For the past few years, pediatric endocrinologist Maria New has studied a drug called dexamethasone and its effects on Congenital Adrenal Hyperplasia, a condition that can cause female newborns to have deformed “masculine” genitals. New has also touted the drug’s ability to prevent “abnormal” female behaviors like interest in “men’s professions”, a low desire to have kids, and attraction to women. It just might be a wonder drug to prevent new generations of Ellens. But given how how badly society treats queer kids, maybe we should give parents a break if they want it?
Of course not.
New has been administering dexamethasone to pregnant women without clinical data about the drug’s potential risks and without the oversight and approval of a medical ethics committee. That’s not altogether uncommon, nor is New’s research on the drugs’ long-term psycho-sexual effects. Since dexamethasone affects genital development, she’d be derelict in her duty to ignore the drug’s long-term impact on her patients. Also, there’s no evidence that New has administered the drug as a cure for lesbian kids. But once FDA puts a drug on the market, doctors can prescribe it for anything they see fit.

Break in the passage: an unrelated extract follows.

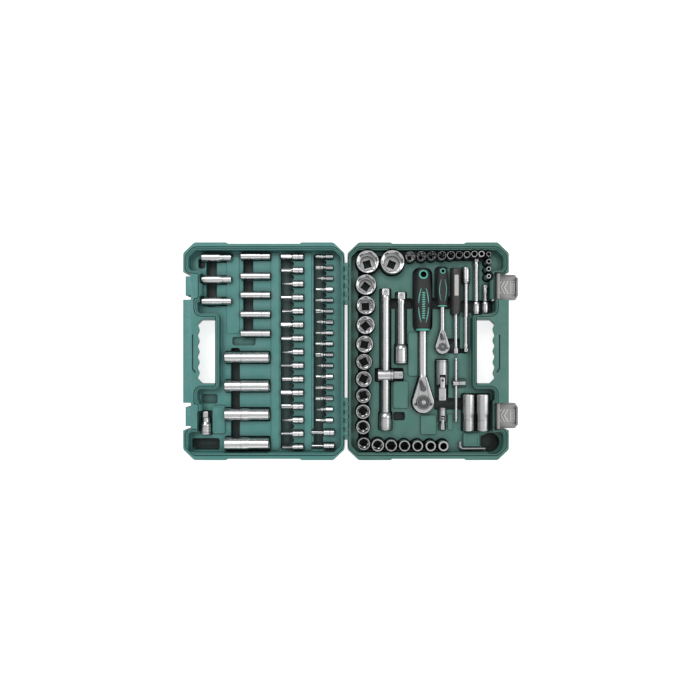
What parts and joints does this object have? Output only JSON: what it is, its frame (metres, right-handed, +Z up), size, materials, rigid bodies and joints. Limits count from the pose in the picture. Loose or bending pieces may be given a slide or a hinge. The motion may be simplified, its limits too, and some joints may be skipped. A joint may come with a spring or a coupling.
{
  "type": "socket wrench set in case",
  "caption": "Open two-half carrying case with sockets, ratchets, extension bars, universal joints and T-handles lying in fitted pockets.",
  "frame": {"origin": "middle of the open set's bounding box, on the surface it lies on", "axes": "+X from lid to base across the hinge, +Y along the hinge, +Z up out of the tray"},
  "size_m": [0.5916, 0.382, 0.0474],
  "materials": {
    "base_plastic": "matte moulded",
    "lid_plastic": "matte moulded",
    "smoked_plastic": "smoked, translucent",
    "grip_rubber": "soft matte",
    "grip_plastic": "matte",
    "chrome": "satin chrome plate",
    "satin_steel": "satin",
    "dark_steel": "dark satin"
  },
  "bodies": {
    "base": {"case_base": "base_plastic", "hinge_pin_upper": "satin_steel", "hinge_pin_lower": "satin_steel", "latch_pin_upper": "satin_steel", "latch_pin_lower": "satin_steel"},
    "lid": {"case_lid": "lid_plastic"},
    "latch_upper": {"latch_upper": "smoked_plastic"},
    "latch_lower": {"latch_lower": "smoked_plastic"},
    "ratchet_half": {"ratchet_half_body": "chrome", "ratchet_half_grip": "grip_rubber"},
    "ratchet_half_lever": {"ratchet_half_lever": "dark_steel"},
    "ratchet_half_drive": {"ratchet_half_drive": "satin_steel"},
    "ratchet_half_button": {"ratchet_half_button": "chrome"},
    "ratchet_quarter": {"ratchet_quarter_body": "chrome", "ratchet_quarter_grip": "grip_rubber"},
    "ratchet_quarter_lever": {"ratchet_quarter_lever": "dark_steel"},
    "ratchet_quarter_drive": {"ratchet_quarter_drive": "satin_steel"},
    "spinner": {"spinner_grip": "grip_plastic", "spinner_shaft": "chrome"},
    "bar_half_250": {"bar_half_250": "chrome"},
    "tee_head": {"tee_head_half": "satin_steel"},
    "bar_half_125": {"bar_half_125": "chrome"},
    "bar_quarter_150": {"bar_quarter_150": "chrome"},
    "bar_quarter_100": {"bar_quarter_100": "chrome"},
    "bar_quarter_50": {"bar_quarter_50": "chrome"},
    "tee_rod": {"tee_rod_quarter": "chrome"},
    "tee_slider": {"tee_slider_quarter": "satin_steel"},
    "universal_half": {"universal_half_socket": "satin_steel"},
    "universal_half_cross": {"universal_half_cross": "dark_steel"},
    "universal_half_drive": {"universal_half_drive": "satin_steel"},
    "universal_quarter": {"universal_quarter_socket": "satin_steel"},
    "universal_quarter_cross": {"universal_quarter_cross": "dark_steel"},
    "universal_quarter_drive": {"universal_quarter_drive": "satin_steel"},
    "plug_socket_16": {"plug_socket_16": "chrome"},
    "plug_socket_21": {"plug_socket_21": "chrome"},
    "hex_key": {"hex_key": "satin_steel"},
    "drive_adapter": {"drive_adapter": "chrome"},
    "socket_30": {"socket_half_30": "chrome"},
    "socket_32": {"socket_half_32": "chrome"},
    "socket_27": {"socket_half_27": "chrome"},
    "socket_24": {"socket_half_24": "chrome"},
    "socket_23": {"socket_half_23": "chrome"},
    "socket_22": {"socket_half_22": "chrome"},
    "socket_21": {"socket_half_21": "chrome"},
    "socket_20": {"socket_half_20": "chrome"},
    "socket_19": {"socket_half_19": "chrome"},
    "socket_18": {"socket_half_18": "chrome"},
    "socket_17": {"socket_half_17": "chrome"},
    "socket_16": {"socket_half_16": "chrome"},
    "socket_15": {"socket_half_15": "chrome"},
    "socket_14": {"socket_half_14": "chrome"},
    "socket_13": {"socket_half_13": "chrome"},
    "socket_12": {"socket_half_12": "chrome"},
    "socket_11": {"socket_half_11": "chrome"},
    "socket_10": {"socket_half_10": "chrome"},
    "deep_socket_14": {"deep_socket_half_14": "chrome"},
    "deep_socket_15": {"deep_socket_half_15": "chrome"},
    "deep_socket_17": {"deep_socket_half_17": "chrome"},
    "deep_socket_19": {"deep_socket_half_19": "chrome"}
  },
  "joints": [
    {"name": "case_hinge", "type": "hinge", "parent": "base", "child": "lid", "pos_m": [-0.0102, 0, 0.045], "axis": [0, -1, 0], "range_deg": [-180, 0]},
    {"name": "latch_upper_swing", "type": "hinge", "parent": "base", "child": "latch_upper", "pos_m": [0.2578, 0.1145, 0.038], "axis": [0, 1, 0], "range_deg": [-90, 0]},
    {"name": "latch_lower_swing", "type": "hinge", "parent": "base", "child": "latch_lower", "pos_m": [0.2578, -0.1145, 0.038], "axis": [0, 1, 0], "range_deg": [-90, 0]},
    {"name": "ratchet_half_spin", "type": "hinge", "parent": "ratchet_half", "child": "ratchet_half_drive", "pos_m": [0.1262, -0.09, 0.03], "axis": [0, 0, 1], "continuous": true},
    {"name": "ratchet_half_reverse", "type": "hinge", "parent": "ratchet_half", "child": "ratchet_half_lever", "pos_m": [0.1262, -0.066, 0.039], "axis": [0, 0, 1], "range_deg": [-40, 0]},
    {"name": "ratchet_half_release", "type": "slide", "parent": "ratchet_half_drive", "child": "ratchet_half_button", "axis": [0, 0, -1], "range_m": [0, 0.002], "stiffness_N_per_m": 300},
    {"name": "ratchet_quarter_spin", "type": "hinge", "parent": "ratchet_quarter", "child": "ratchet_quarter_drive", "pos_m": [0.1606, 0.0079, 0.031], "axis": [0, 0, 1], "continuous": true},
    {"name": "ratchet_quarter_reverse", "type": "hinge", "parent": "ratchet_quarter", "child": "ratchet_quarter_lever", "pos_m": [0.1606, 0.0225, 0.037], "axis": [0, 0, 1], "range_deg": [-40, 0]},
    {"name": "tee_head_turn", "type": "hinge", "parent": "bar_half_250", "child": "tee_head", "pos_m": [0.0598, -0.042, 0.03], "axis": [0, -1, 0], "range_deg": [0, 90]},
    {"name": "tee_slider_slide", "type": "slide", "parent": "tee_rod", "child": "tee_slider", "axis": [0, 1, 0], "range_m": [-0.003, 0.003]},
    {"name": "universal_half_lift", "type": "hinge", "parent": "universal_half", "child": "universal_half_cross", "pos_m": [0.1602, -0.05125, 0.03], "axis": [-1, 0, 0], "range_deg": [0, 45]},
    {"name": "universal_half_swing", "type": "hinge", "parent": "universal_half_cross", "child": "universal_half_drive", "pos_m": [0.1602, -0.05125, 0.03], "axis": [0, 0, 1], "range_deg": [-8, 8]},
    {"name": "universal_quarter_lift", "type": "hinge", "parent": "universal_quarter", "child": "universal_quarter_cross", "pos_m": [0.1611, -0.1196, 0.03], "axis": [-1, 0, 0], "range_deg": [0, 45]},
    {"name": "universal_quarter_swing", "type": "hinge", "parent": "universal_quarter_cross", "child": "universal_quarter_drive", "pos_m": [0.1611, -0.1196, 0.03], "axis": [0, 0, 1], "range_deg": [-8, 8]},
    {"name": "lift_ratchet_half", "type": "slide", "parent": "base", "child": "ratchet_half", "axis": [0, 0, 1], "range_m": [0, 0.08]},
    {"name": "lift_ratchet_quarter", "type": "slide", "parent": "base", "child": "ratchet_quarter", "axis": [0, 0, 1], "range_m": [0, 0.08]},
    {"name": "lift_spinner", "type": "slide", "parent": "base", "child": "spinner", "axis": [0, 0, 1], "range_m": [0, 0.08]},
    {"name": "lift_bar_half_250", "type": "slide", "parent": "base", "child": "bar_half_250", "axis": [0, 0, 1], "range_m": [0, 0.08]},
    {"name": "lift_bar_half_125", "type": "slide", "parent": "base", "child": "bar_half_125", "axis": [0, 0, 1], "range_m": [0, 0.08]},
    {"name": "lift_bar_quarter_150", "type": "slide", "parent": "base", "child": "bar_quarter_150", "axis": [0, 0, 1], "range_m": [0, 0.08]},
    {"name": "lift_bar_quarter_100", "type": "slide", "parent": "base", "child": "bar_quarter_100", "axis": [0, 0, 1], "range_m": [0, 0.08]},
    {"name": "lift_bar_quarter_50", "type": "slide", "parent": "base", "child": "bar_quarter_50", "axis": [0, 0, 1], "range_m": [0, 0.08]},
    {"name": "lift_tee_rod", "type": "slide", "parent": "base", "child": "tee_rod", "axis": [0, 0, 1], "range_m": [0, 0.08]},
    {"name": "lift_universal_half", "type": "slide", "parent": "base", "child": "universal_half", "axis": [0, 0, 1], "range_m": [0, 0.08]},
    {"name": "lift_universal_quarter", "type": "slide", "parent": "base", "child": "universal_quarter", "axis": [0, 0, 1], "range_m": [0, 0.08]},
    {"name": "lift_plug_socket_16", "type": "slide", "parent": "base", "child": "plug_socket_16", "axis": [0, 0, 1], "range_m": [0, 0.08]},
    {"name": "lift_plug_socket_21", "type": "slide", "parent": "base", "child": "plug_socket_21", "axis": [0, 0, 1], "range_m": [0, 0.08]},
    {"name": "lift_hex_key", "type": "slide", "parent": "base", "child": "hex_key", "axis": [0, 0, 1], "range_m": [0, 0.08]},
    {"name": "lift_drive_adapter", "type": "slide", "parent": "lid", "child": "drive_adapter", "axis": [0, 0, 1], "range_m": [0, 0.08]},
    {"name": "lift_socket_30", "type": "slide", "parent": "base", "child": "socket_30", "axis": [0, 0, 1], "range_m": [0, 0.08]},
    {"name": "lift_socket_32", "type": "slide", "parent": "base", "child": "socket_32", "axis": [0, 0, 1], "range_m": [0, 0.08]},
    {"name": "lift_socket_27", "type": "slide", "parent": "base", "child": "socket_27", "axis": [0, 0, 1], "range_m": [0, 0.08]},
    {"name": "lift_socket_24", "type": "slide", "parent": "base", "child": "socket_24", "axis": [0, 0, 1], "range_m": [0, 0.08]},
    {"name": "lift_socket_23", "type": "slide", "parent": "base", "child": "socket_23", "axis": [0, 0, 1], "range_m": [0, 0.08]},
    {"name": "lift_socket_22", "type": "slide", "parent": "base", "child": "socket_22", "axis": [0, 0, 1], "range_m": [0, 0.08]},
    {"name": "lift_socket_21", "type": "slide", "parent": "base", "child": "socket_21", "axis": [0, 0, 1], "range_m": [0, 0.08]},
    {"name": "lift_socket_20", "type": "slide", "parent": "base", "child": "socket_20", "axis": [0, 0, 1], "range_m": [0, 0.08]},
    {"name": "lift_socket_19", "type": "slide", "parent": "base", "child": "socket_19", "axis": [0, 0, 1], "range_m": [0, 0.08]},
    {"name": "lift_socket_18", "type": "slide", "parent": "base", "child": "socket_18", "axis": [0, 0, 1], "range_m": [0, 0.08]},
    {"name": "lift_socket_17", "type": "slide", "parent": "base", "child": "socket_17", "axis": [0, 0, 1], "range_m": [0, 0.08]},
    {"name": "lift_socket_16", "type": "slide", "parent": "base", "child": "socket_16", "axis": [0, 0, 1], "range_m": [0, 0.08]},
    {"name": "lift_socket_15", "type": "slide", "parent": "base", "child": "socket_15", "axis": [0, 0, 1], "range_m": [0, 0.08]},
    {"name": "lift_socket_14", "type": "slide", "parent": "base", "child": "socket_14", "axis": [0, 0, 1], "range_m": [0, 0.08]},
    {"name": "lift_socket_13", "type": "slide", "parent": "base", "child": "socket_13", "axis": [0, 0, 1], "range_m": [0, 0.08]},
    {"name": "lift_socket_12", "type": "slide", "parent": "base", "child": "socket_12", "axis": [0, 0, 1], "range_m": [0, 0.08]},
    {"name": "lift_socket_11", "type": "slide", "parent": "base", "child": "socket_11", "axis": [0, 0, 1], "range_m": [0, 0.08]},
    {"name": "lift_socket_10", "type": "slide", "parent": "base", "child": "socket_10", "axis": [0, 0, 1], "range_m": [0, 0.08]},
    {"name": "lift_deep_socket_14", "type": "slide", "parent": "lid", "child": "deep_socket_14", "axis": [0, 0, 1], "range_m": [0, 0.08]},
    {"name": "lift_deep_socket_15", "type": "slide", "parent": "lid", "child": "deep_socket_15", "axis": [0, 0, 1], "range_m": [0, 0.08]},
    {"name": "lift_deep_socket_17", "type": "slide", "parent": "lid", "child": "deep_socket_17", "axis": [0, 0, 1], "range_m": [0, 0.08]},
    {"name": "lift_deep_socket_19", "type": "slide", "parent": "lid", "child": "deep_socket_19", "axis": [0, 0, 1], "range_m": [0, 0.08]}
  ]
}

That New, one of the first female pediatric endocrinologists, labels lesbianism and an interest in “men’s professions” as “abornmal female behavior” is, however, quite troubling. Queers have long worried that the discovery of a “gay gene” could pave the way for eugenicists to “cure” homosexuality as a birth defect (kinda like curing blackness). But any parent who uses their doctor like a fortune teller and takes drugs to squash their unborn child’s potential gayness shouldn’t have kids to begin with. Any doctor who agrees shouldn’t practice medicine.
None of the ethics, however, remove the warranted curiosity that surrounds New’s research, which ultimately suggests there is indeed a biological root for sexuality.